Collins is thrilled about the newfound camaraderie, and his enthusiasm appears to be reciprocated—every time he starts his mid-rehearsal speech, the orchestra shouts “Hi Jimbo!” in unison. Although he has been in HRO since the beginning of freshman year, his musical career at Harvard began with a smattering of posters calling for hip young gunslingers to join him in a rock band—pretty unorthodox for a guy who would later become president of the biggest classical group on campus.

CURTAINS FALL

If nowhere else, the bond between the musicians is evident in their playing, and as they launched into the bleak but gorgeous “Four Last Songs” by Strauss with Lucy Shelton singing soprano, the audience could only look on with admiration. The music, for all its complexities, sounded deceptively effortless.

Although it wasn’t visible from the stage, first violinist Dickerman has developed a light bruise on her neck where she holds her instrument—an affliction that appears to plague at least half the string section.
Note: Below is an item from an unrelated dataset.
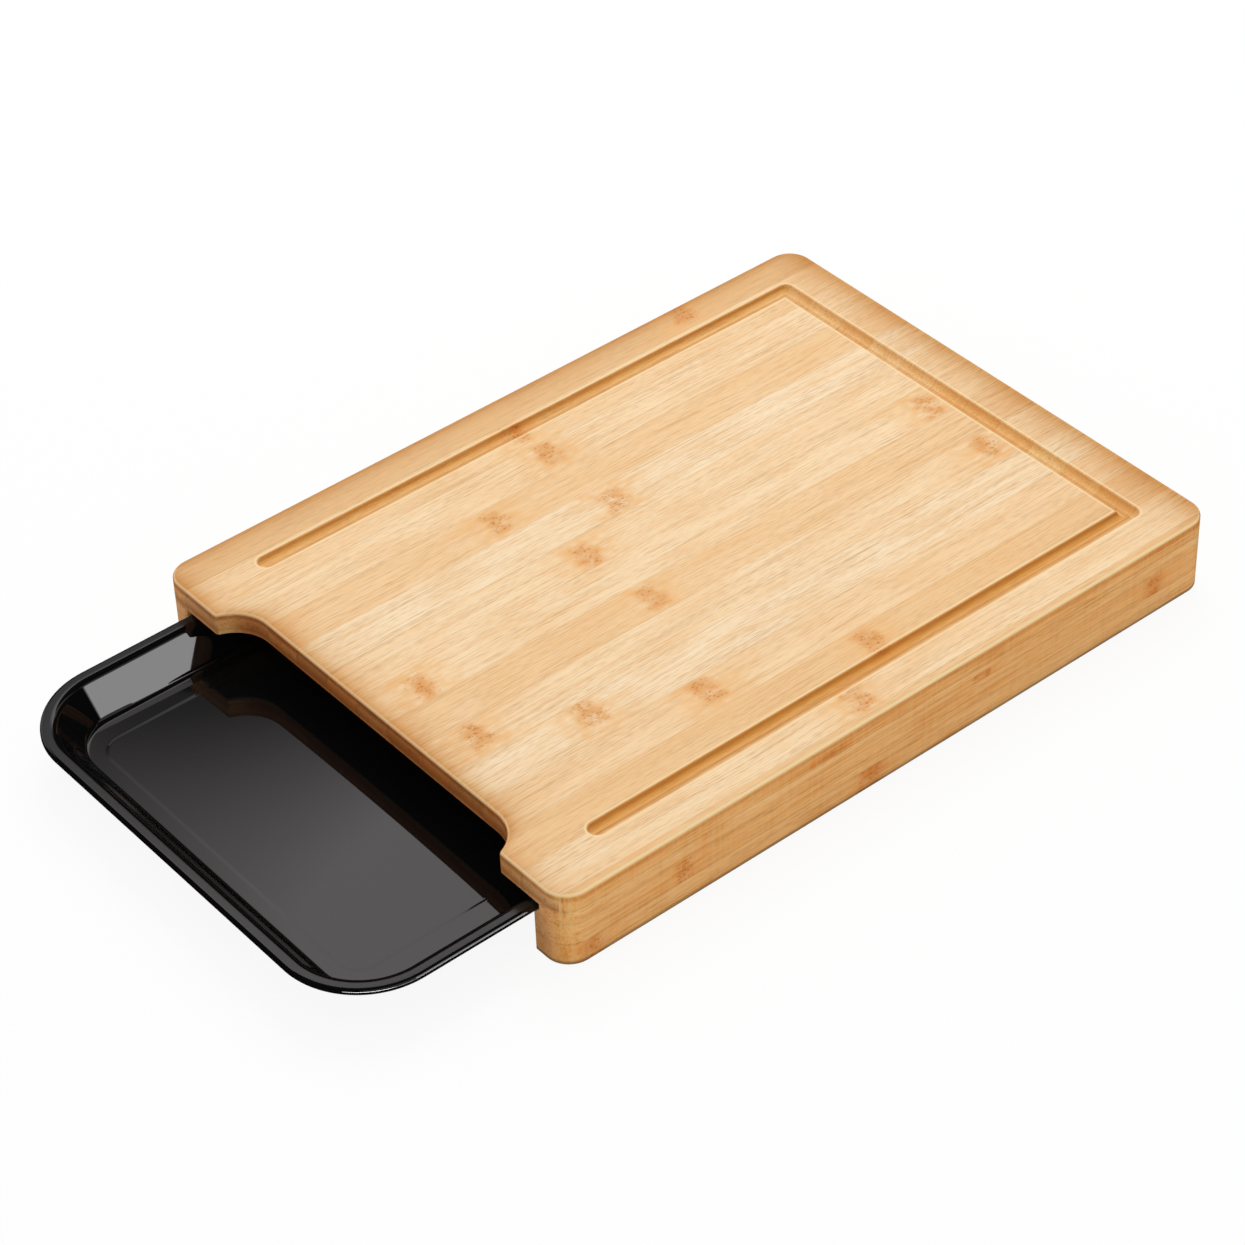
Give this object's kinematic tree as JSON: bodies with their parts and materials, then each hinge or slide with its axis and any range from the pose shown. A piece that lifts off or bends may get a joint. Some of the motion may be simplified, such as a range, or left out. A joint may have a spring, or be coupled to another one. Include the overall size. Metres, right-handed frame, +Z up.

Many of them practice for hours a day in the week before a major concert, although their busy Harvard schedules put them at an inherent disadvantage in comparison to the pre-professionals enrolled in conservatories.

Only a handful of HRO members go on to careers in music every year, Yannatos says, and most people put the orchestra second to their academics.
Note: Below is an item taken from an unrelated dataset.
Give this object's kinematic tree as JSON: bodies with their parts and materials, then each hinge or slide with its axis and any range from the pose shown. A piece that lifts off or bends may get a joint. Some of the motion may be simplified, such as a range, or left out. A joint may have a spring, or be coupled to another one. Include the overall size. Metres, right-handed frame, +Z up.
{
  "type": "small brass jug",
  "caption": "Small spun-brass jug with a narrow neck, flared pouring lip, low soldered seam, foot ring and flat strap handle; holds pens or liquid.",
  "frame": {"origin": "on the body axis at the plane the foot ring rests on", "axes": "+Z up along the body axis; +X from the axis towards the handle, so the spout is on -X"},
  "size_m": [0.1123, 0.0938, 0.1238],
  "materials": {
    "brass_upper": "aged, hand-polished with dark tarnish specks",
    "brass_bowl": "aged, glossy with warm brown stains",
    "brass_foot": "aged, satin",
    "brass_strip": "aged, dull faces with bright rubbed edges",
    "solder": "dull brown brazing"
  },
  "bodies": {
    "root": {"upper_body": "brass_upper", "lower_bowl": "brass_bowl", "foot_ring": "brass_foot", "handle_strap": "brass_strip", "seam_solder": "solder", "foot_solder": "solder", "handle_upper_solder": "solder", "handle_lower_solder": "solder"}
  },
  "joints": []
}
“I think, largely, HRO is something people do on the side,” says Jae Y. Kim ’05, who shares the first violin seat with Dickerman.

Still, they take their music extremely seriously, as the behemoth Hindemith symphony they play after the intermission attests. The audience erupted into a standing ovation as the last note rang out, and after several rounds of bowing, the orchestra left the stage. Collins says he was thrilled with the performance, adding with a smile that, despite the initial stumbles, he was never really worried.

They always pull it together one way or another, he says, even if it’s not until the week before.

It seems like HRO has quite a bit in common with the average Harvard student after all. Even if they do know more about classical music than those of us who prefer Biggie to Bach.